Task statement:
Which lines in the records below contain the word "that"? Copy each of them.

[Stored data]

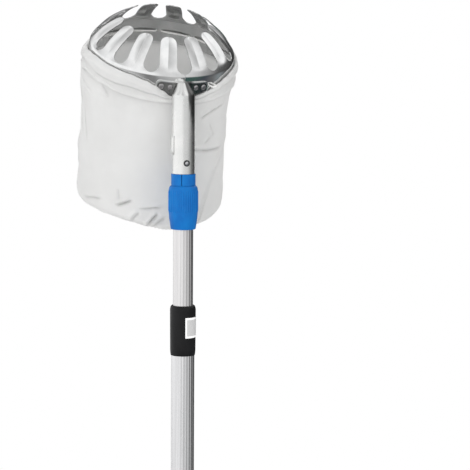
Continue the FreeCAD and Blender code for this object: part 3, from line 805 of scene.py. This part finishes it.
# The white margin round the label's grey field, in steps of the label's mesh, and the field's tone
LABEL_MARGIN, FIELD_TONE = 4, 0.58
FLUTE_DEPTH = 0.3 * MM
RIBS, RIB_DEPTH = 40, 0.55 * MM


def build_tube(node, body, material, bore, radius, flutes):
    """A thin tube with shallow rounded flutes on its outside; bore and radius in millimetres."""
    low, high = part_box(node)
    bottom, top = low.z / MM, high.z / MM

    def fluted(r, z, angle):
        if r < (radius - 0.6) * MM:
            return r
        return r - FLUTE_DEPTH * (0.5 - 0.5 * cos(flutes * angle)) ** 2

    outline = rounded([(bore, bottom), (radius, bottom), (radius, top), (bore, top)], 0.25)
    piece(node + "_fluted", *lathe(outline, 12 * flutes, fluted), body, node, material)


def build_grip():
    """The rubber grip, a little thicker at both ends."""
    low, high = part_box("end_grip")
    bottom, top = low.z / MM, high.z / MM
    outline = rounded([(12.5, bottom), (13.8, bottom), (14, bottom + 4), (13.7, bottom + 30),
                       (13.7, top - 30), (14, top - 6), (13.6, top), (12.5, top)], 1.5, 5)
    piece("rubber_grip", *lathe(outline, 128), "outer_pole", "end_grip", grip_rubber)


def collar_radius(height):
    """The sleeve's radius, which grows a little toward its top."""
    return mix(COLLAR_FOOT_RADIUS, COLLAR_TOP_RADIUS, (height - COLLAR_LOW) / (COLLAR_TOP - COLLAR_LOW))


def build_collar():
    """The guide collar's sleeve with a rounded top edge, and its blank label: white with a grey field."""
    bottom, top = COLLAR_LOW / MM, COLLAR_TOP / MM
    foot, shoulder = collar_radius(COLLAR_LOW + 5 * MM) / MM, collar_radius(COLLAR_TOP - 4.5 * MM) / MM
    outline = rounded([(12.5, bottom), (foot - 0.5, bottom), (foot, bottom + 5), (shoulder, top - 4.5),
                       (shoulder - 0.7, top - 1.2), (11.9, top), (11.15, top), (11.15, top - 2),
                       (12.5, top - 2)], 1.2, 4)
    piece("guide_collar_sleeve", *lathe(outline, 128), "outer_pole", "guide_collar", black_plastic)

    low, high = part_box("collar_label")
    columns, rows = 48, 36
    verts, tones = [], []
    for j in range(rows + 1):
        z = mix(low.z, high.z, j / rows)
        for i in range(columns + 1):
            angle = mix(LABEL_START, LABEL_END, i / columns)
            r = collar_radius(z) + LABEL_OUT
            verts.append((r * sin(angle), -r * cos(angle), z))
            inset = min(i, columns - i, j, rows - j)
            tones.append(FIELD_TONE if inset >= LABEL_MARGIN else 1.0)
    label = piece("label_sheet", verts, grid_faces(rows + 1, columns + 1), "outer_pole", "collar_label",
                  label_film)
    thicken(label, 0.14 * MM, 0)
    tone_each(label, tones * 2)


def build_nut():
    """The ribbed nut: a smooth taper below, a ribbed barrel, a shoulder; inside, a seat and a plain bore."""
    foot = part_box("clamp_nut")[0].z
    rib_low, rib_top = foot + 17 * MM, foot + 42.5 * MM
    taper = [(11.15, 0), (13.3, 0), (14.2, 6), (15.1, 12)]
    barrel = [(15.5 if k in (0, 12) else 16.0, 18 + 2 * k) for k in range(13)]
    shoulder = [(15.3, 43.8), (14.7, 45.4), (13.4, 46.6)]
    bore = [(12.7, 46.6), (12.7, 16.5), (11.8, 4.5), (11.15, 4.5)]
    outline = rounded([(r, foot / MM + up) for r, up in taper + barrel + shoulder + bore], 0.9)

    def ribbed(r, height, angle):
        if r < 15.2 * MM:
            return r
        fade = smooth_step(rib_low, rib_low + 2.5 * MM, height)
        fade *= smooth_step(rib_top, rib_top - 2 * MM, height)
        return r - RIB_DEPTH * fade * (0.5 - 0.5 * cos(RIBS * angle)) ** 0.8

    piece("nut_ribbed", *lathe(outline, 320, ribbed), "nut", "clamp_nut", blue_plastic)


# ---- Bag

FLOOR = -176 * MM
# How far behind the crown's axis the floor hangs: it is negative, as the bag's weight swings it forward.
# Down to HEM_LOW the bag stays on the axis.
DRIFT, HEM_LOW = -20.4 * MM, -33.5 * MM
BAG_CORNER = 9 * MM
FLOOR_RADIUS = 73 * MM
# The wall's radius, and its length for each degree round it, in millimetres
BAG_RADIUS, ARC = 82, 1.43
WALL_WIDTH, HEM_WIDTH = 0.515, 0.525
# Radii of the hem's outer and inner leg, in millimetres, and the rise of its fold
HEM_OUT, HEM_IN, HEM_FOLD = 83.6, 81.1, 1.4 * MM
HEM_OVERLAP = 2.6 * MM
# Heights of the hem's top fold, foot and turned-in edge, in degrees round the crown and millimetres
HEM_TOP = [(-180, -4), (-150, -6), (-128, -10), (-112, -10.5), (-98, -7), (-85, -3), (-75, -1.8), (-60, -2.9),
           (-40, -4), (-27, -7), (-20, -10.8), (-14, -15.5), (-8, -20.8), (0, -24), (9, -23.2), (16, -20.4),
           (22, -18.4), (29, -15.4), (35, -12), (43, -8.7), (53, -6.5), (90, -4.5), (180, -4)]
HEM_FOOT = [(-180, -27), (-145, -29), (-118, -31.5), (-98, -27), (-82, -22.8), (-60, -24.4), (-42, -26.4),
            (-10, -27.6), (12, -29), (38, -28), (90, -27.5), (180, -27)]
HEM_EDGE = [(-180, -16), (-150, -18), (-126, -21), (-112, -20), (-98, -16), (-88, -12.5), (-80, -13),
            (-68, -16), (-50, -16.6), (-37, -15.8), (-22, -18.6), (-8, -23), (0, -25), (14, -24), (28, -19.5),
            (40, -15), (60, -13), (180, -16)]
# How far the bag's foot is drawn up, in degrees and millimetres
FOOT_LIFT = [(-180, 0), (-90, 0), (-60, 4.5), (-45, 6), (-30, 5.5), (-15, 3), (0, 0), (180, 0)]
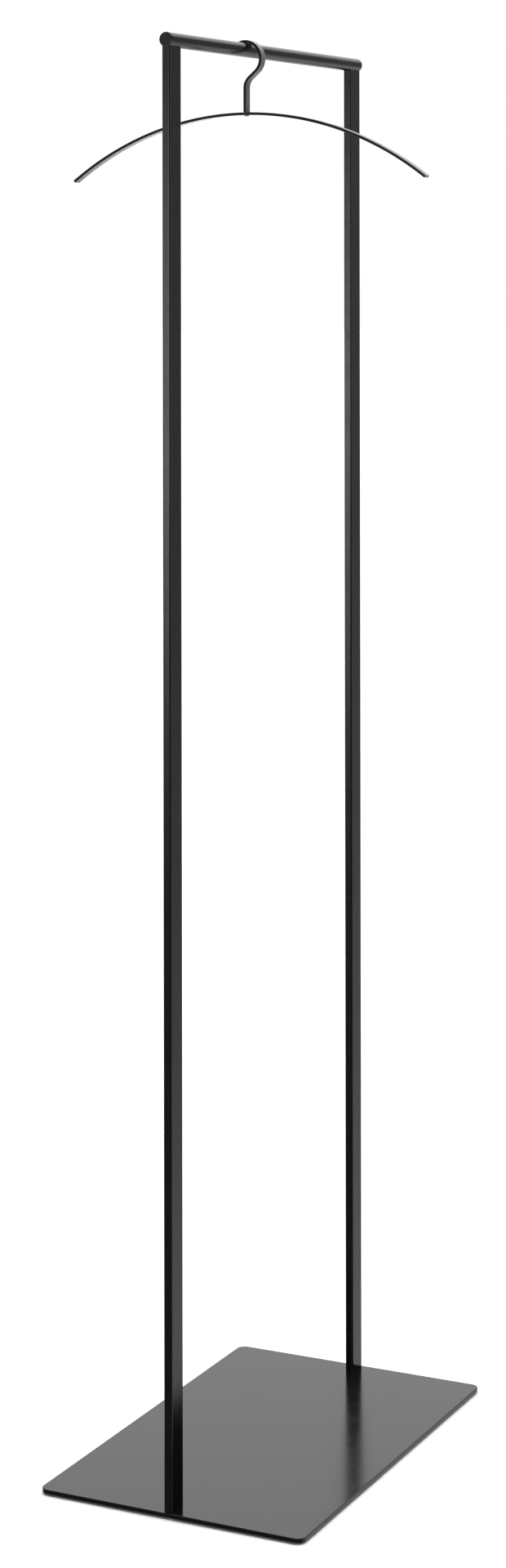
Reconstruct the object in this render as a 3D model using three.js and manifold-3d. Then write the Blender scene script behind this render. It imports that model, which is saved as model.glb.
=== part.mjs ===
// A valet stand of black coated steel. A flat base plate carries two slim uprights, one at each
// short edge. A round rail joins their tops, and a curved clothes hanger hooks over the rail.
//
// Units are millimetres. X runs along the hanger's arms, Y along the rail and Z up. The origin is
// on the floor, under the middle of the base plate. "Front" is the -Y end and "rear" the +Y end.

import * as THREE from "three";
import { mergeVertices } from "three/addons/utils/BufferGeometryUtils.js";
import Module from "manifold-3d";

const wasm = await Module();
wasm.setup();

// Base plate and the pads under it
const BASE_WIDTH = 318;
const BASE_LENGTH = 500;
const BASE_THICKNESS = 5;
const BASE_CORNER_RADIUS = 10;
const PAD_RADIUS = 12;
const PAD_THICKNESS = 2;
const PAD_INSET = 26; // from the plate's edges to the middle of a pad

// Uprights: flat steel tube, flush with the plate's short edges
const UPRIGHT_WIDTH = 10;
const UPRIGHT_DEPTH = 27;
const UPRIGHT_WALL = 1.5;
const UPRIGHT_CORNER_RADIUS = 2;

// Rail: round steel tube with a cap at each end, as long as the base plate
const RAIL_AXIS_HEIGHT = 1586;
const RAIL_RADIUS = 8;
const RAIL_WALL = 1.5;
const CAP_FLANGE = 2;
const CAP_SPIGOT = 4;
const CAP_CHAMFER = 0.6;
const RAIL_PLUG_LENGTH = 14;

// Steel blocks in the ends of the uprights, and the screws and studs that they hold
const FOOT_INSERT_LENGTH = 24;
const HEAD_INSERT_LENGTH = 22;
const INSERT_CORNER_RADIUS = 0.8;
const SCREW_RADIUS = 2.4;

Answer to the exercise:
Reconstruct the object in this render as a 3D model using three.js and manifold-3d. Then write the Blender scene script behind this render. It imports that model, which is saved as model.glb.
// Steel blocks in the ends of the uprights, and the screws and studs that they hold